REQUIRED TASK
Set down, please, exactly the lines below that run from the line with "fork_post_left();" to the line with "imported = [obj", both lines included.
§ §
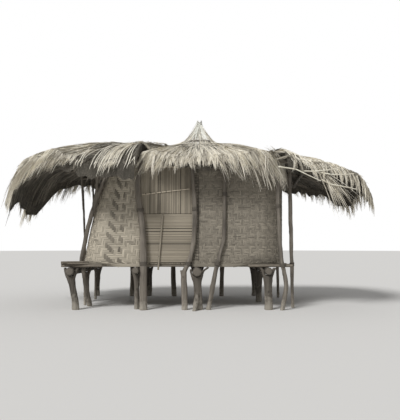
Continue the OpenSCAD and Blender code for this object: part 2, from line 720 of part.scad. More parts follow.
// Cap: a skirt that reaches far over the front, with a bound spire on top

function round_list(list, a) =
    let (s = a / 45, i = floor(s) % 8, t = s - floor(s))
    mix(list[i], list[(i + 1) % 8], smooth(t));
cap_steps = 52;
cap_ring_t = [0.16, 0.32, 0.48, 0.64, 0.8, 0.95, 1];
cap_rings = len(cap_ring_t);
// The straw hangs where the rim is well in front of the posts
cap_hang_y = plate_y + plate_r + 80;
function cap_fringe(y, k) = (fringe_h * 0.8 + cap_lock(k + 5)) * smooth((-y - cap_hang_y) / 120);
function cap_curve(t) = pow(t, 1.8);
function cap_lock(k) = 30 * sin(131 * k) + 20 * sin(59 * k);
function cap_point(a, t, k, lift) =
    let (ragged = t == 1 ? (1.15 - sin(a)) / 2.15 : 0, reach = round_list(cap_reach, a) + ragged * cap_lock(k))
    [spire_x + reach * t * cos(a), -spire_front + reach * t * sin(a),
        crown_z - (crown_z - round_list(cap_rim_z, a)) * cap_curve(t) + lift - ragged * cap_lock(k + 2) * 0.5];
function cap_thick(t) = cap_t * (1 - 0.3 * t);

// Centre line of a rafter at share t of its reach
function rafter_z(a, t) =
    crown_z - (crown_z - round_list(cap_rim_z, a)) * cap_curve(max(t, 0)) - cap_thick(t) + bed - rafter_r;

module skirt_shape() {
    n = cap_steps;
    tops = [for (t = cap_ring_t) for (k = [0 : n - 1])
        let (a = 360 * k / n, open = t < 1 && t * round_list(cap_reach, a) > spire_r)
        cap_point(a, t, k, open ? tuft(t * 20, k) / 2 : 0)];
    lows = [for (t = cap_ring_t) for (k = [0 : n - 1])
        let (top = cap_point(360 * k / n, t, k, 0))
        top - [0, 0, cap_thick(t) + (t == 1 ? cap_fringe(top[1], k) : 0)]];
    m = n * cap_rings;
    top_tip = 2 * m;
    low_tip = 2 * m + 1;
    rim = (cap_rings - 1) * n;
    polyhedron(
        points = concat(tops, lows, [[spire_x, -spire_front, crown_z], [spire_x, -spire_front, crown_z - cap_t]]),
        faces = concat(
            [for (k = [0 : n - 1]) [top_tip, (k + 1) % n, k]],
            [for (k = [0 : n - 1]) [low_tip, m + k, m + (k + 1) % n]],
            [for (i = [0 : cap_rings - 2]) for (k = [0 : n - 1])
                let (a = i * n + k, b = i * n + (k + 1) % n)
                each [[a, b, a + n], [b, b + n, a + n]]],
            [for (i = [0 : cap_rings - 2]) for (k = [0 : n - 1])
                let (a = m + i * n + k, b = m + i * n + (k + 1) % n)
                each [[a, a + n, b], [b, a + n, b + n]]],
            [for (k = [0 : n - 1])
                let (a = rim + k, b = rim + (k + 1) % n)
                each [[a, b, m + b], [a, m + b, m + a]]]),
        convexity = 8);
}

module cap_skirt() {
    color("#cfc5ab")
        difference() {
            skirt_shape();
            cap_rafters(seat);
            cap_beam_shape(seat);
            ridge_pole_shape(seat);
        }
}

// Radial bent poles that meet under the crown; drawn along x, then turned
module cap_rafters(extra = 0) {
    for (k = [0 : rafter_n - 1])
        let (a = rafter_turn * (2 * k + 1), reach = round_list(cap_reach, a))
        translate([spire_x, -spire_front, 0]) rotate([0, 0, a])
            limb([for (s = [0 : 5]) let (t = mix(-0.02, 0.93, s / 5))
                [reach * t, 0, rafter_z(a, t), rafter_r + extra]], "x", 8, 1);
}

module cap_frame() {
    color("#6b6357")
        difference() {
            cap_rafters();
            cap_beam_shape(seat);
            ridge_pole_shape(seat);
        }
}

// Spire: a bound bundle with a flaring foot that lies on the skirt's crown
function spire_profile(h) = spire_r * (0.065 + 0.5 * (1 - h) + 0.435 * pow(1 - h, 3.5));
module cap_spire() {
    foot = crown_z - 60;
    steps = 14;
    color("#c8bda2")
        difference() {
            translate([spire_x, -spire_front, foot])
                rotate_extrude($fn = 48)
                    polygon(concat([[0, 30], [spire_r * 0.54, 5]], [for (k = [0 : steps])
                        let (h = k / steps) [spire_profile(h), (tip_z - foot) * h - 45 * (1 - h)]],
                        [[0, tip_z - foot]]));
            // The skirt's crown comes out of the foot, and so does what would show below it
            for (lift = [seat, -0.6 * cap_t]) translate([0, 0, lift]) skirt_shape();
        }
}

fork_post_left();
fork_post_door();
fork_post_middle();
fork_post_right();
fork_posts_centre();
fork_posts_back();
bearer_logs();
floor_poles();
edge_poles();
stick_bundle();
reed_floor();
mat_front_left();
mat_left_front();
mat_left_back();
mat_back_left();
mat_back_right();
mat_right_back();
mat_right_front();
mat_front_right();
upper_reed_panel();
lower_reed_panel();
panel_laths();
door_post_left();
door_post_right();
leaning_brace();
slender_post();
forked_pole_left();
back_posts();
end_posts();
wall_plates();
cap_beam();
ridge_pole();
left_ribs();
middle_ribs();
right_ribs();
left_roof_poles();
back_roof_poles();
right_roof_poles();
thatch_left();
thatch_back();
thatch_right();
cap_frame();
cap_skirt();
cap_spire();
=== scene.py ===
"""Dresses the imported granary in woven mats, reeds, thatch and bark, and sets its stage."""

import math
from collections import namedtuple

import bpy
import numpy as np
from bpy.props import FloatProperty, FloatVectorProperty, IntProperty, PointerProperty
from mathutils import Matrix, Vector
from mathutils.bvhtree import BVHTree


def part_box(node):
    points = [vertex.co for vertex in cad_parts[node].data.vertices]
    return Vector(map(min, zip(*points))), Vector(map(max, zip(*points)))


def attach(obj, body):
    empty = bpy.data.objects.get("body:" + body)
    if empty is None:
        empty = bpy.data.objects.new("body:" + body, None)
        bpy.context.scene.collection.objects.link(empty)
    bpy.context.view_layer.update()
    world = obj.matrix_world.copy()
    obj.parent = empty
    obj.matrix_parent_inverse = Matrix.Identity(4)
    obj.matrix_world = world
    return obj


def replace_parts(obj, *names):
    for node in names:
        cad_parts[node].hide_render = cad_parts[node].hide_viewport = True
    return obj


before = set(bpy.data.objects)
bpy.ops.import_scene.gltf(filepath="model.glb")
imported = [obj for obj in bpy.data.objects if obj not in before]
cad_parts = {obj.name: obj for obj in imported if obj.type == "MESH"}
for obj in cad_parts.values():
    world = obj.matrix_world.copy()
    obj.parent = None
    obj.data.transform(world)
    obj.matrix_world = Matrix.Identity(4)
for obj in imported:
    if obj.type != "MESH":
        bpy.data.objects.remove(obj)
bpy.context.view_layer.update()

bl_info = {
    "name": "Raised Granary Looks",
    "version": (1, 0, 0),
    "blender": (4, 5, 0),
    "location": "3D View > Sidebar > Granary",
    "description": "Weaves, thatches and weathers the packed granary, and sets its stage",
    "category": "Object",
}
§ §
RESULT OF THIS TASK
fork_post_left();
fork_post_door();
fork_post_middle();
fork_post_right();
fork_posts_centre();
fork_posts_back();
bearer_logs();
floor_poles();
edge_poles();
stick_bundle();
reed_floor();
mat_front_left();
mat_left_front();
mat_left_back();
mat_back_left();
mat_back_right();
mat_right_back();
mat_right_front();
mat_front_right();
upper_reed_panel();
lower_reed_panel();
panel_laths();
door_post_left();
door_post_right();
leaning_brace();
slender_post();
forked_pole_left();
back_posts();
end_posts();
wall_plates();
cap_beam();
ridge_pole();
left_ribs();
middle_ribs();
right_ribs();
left_roof_poles();
back_roof_poles();
right_roof_poles();
thatch_left();
thatch_back();
thatch_right();
cap_frame();
cap_skirt();
cap_spire();
=== scene.py ===
"""Dresses the imported granary in woven mats, reeds, thatch and bark, and sets its stage."""

import math
from collections import namedtuple

import bpy
import numpy as np
from bpy.props import FloatProperty, FloatVectorProperty, IntProperty, PointerProperty
from mathutils import Matrix, Vector
from mathutils.bvhtree import BVHTree


def part_box(node):
    points = [vertex.co for vertex in cad_parts[node].data.vertices]
    return Vector(map(min, zip(*points))), Vector(map(max, zip(*points)))


def attach(obj, body):
    empty = bpy.data.objects.get("body:" + body)
    if empty is None:
        empty = bpy.data.objects.new("body:" + body, None)
        bpy.context.scene.collection.objects.link(empty)
    bpy.context.view_layer.update()
    world = obj.matrix_world.copy()
    obj.parent = empty
    obj.matrix_parent_inverse = Matrix.Identity(4)
    obj.matrix_world = world
    return obj


def replace_parts(obj, *names):
    for node in names:
        cad_parts[node].hide_render = cad_parts[node].hide_viewport = True
    return obj


before = set(bpy.data.objects)
bpy.ops.import_scene.gltf(filepath="model.glb")
imported = [obj for obj in bpy.data.objects if obj not in before]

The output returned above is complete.